While many in California speak about privatization as shorthand for the trend toward students and donors carrying a greater share of university costs, Dutton’s proposal would cut UCLA and Berkeley off from public funding altogether, with profound implications for the universal access contemplated by the Master Plan.  

private versus public

The top 10 private university endowments are anywhere from two to 10 times larger than Berkeley’s:

  • Harvard University, $25,662,055,000
  • Yale University, $16,327,000,000
  • Stanford University, $12,619,094,000
  • Princeton University, $12,614,313,000
  • MIT, $7,982,021,000
  • Columbia University, $5,892,798,000
  • Northwestern University, $5,445,260,000
  • University of Pennsylvania $5,170,538,000
  • University of Chicago, $5,094,087,000
  • University of Notre Dame, $4,795,303,000
  • University of California at Berkeley, $2,345,000,000

Note: figures reflect endowments as of June 30, 2009. Data on private schools from Chronicle of Higher Education; data on Berkeley from Annual Report of Philanthropy, 2009-10 (UC Berkeley Foundation).

Neither UCLA nor Berkeley boast endowments anywhere near their private counterparts.

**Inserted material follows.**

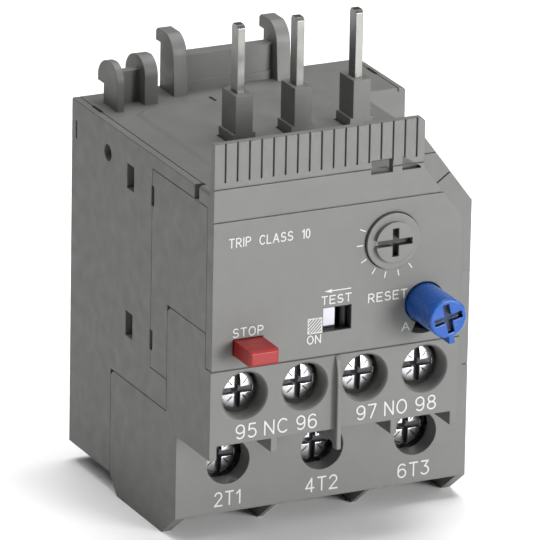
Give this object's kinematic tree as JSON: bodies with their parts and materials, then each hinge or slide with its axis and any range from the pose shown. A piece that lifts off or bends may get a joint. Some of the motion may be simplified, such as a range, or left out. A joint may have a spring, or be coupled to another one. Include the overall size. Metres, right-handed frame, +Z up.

Berdahl, Berkeley’s former chancellor, noted that Berkeley has twice the number of students as Harvard, but an endowment that is only one-tenth the size. “It would be impossible for Berkeley to ultimately be a total private university without a complete abandonment of its model of providing access to students in California,” Berdahl said.

Dutton said the state had more pressing needs. “Right now,” Dutton said, “we’re having a hard enough time funding our [kindergarten through 12th grade] and the California State University system.”

A December 2006 analysis of various scenarios for the future of the UC system, one of them a freeze in public funding and gradual shift toward privatization of the University of California campuses, concluded that the student body on the UC campuses would alter dramatically.

As tuition increases rapidly, and a college education comes to be seen as more of a personal privilege than a public good, access and economic diversity would suffer, the study predicted.  Lower-income students would flood toward the California State and community college campuses, while more students from families with upper middle-class incomes flock toward the University of California’s top three institutions, Los Angeles, Berkeley and San Diego.

“This scenario, the report said, “would end the UC system as we know it.”